August 18, 2014
Registered persons who are looking to get involved with a venture frequently contact me but then, inexplicably, have trouble describing just what it is that they are looking at. Frankly, that's among the first tip-offs to me that there could well be a regulatory or compliance problem at the end of what typically takes on the characteristics of a shaggy dog story. During many of these calls, it seems that the proposed business has something to do with writing about investment opportunities for a website or newsletter, or, well, not exactly advice but more like general commentary but, you know, not for free but for a subscription, and I may get a piece of the annual fees unless I buy into the business or they give me a piece and . . . Well, you got the gist. Before you plunge into such a deal, you better consider whether it's what FINRA deems an Outside Business Opportunity ("OBA").
Case In Point
For the purpose of proposing a settlement of rule violations alleged by the Financial Industry Regulatory Authority ("FINRA"), without admitting or denying the findings, prior to a regulatory hearing, and without an adjudication of any issue, Barry T. Larkin submitted a Letter of Acceptance, Waiver and Consent ("AWC"), which FINRA accepted. In the Matter of Barry T. Larkin, Respondent (AWC . 2013037033501, August 6, 2014).
In 1987, Larkin entered the securities industry as a specialist clerk and worked in the securities industry in both registered and non-registered capacities for approximately 27 years with ten different broker-dealers. From the relevant time of February 23, 2011 to February 15, 2012, Larkin was associated with BGC Financial, L.P. The AWC asserts that Larking had no prior formal disciplinary history in the securities industry.
Storm On The Horizon
The AWC alleges that in May 2011, Larkin entered into an oral agreement with Global Financial News Network ("GFNN" at the time known as "Newsgrade"), a company which purportedly provided general market commentary, securities information, and analytics software. Pursuant to the agreement, Larkin was to market the company's Storm Algorithm Suite to securities industry participants.

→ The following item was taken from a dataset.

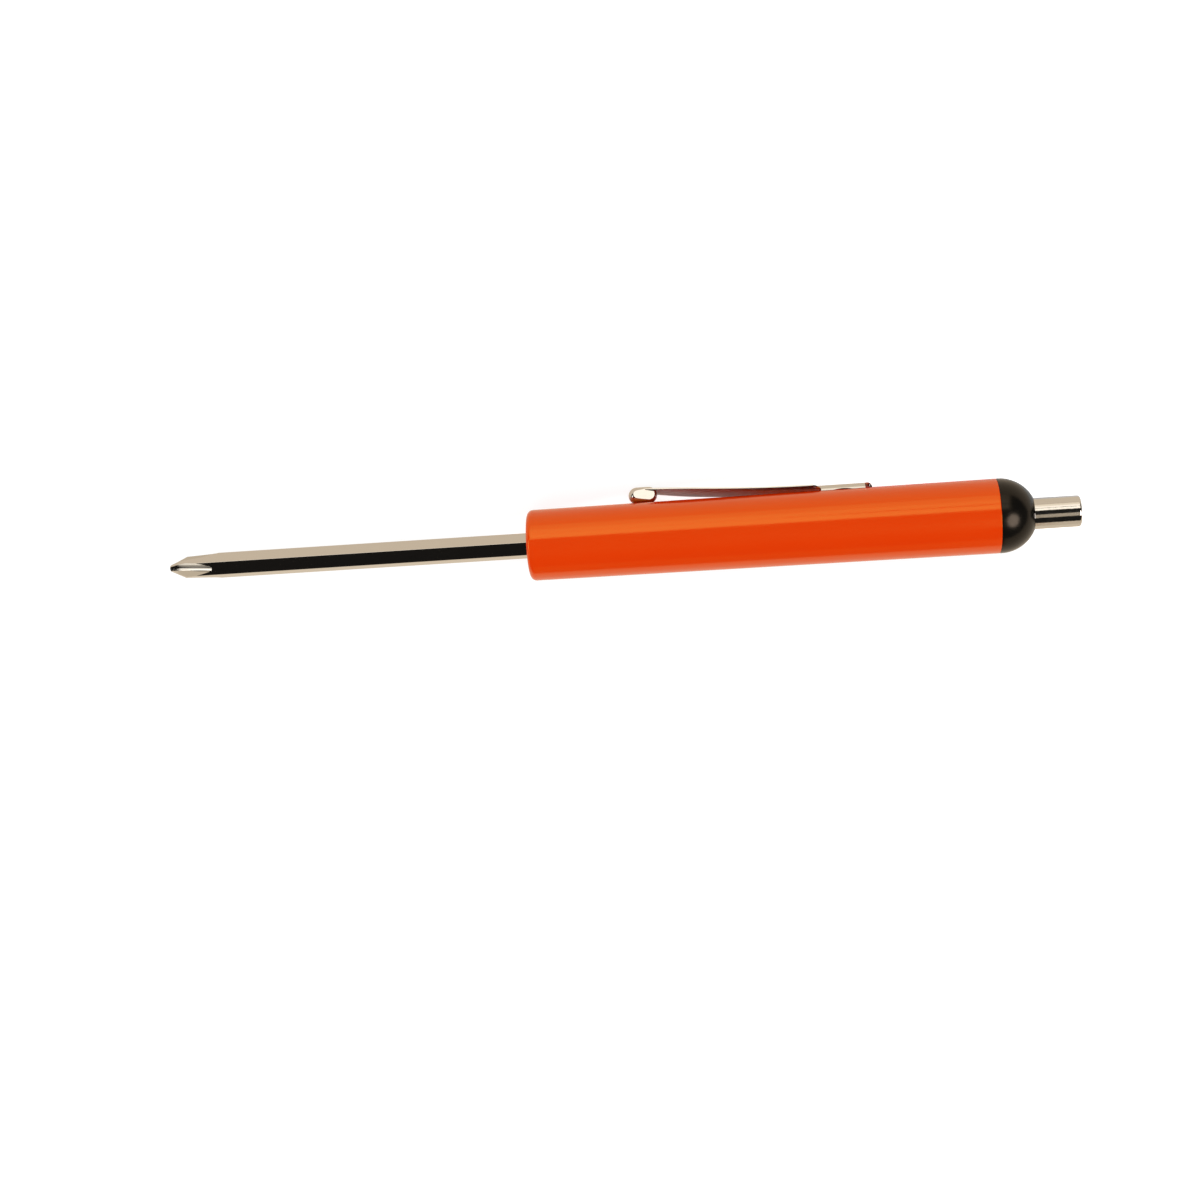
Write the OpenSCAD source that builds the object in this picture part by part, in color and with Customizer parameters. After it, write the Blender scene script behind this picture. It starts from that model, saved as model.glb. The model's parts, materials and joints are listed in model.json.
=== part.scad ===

In furtherance of his role, Larkin received access to GFNN's proprietary software and presented demonstrations of the Storm Algorithm Suite to BGC's registered representatives, as well as other industry participants. Moreover, he hosted several dinners and meetings as part of his marketing efforts.
On at least two occasions, Larkin traveled to Florida for meetings with GFNN's Chief Executive Officer, Chief Operating Officer, the firm's founder, the firm's product development specialist, and several investors. In December 2011, Larkin was offered the opportunity to become Head of Sales. A few months later, however, around February 14, 2012, Lakin was informed that GFNN's management team was resigning and he had no further contact with the firm or access to its products.
During the period from May 2011 through February 2012, GFNN paid Larkin a total of $25,500 via compensation and expense reimbursement.
A Hard Rain's Gonna Fall
The AWC asserts that Larkin never provided BGC with written notice about his OBA with GFNN and/or Storm Algorithm Suite, or about any compensation that he had derived from those activities, in alleged violation of BGC's policies and procedures and of FINRA Rules 3270 and 2010.
In accordance with the terms of the AWC, FINRA imposed upon Larkin a deferred fine of $5,000 (due and payable either immediately upon reassociation with a member firm following suspension or prior to any application or request for relief, whichever is earlier) and a 45-day suspension from associating with any FINRA-regulated broker-dealer in any capacity.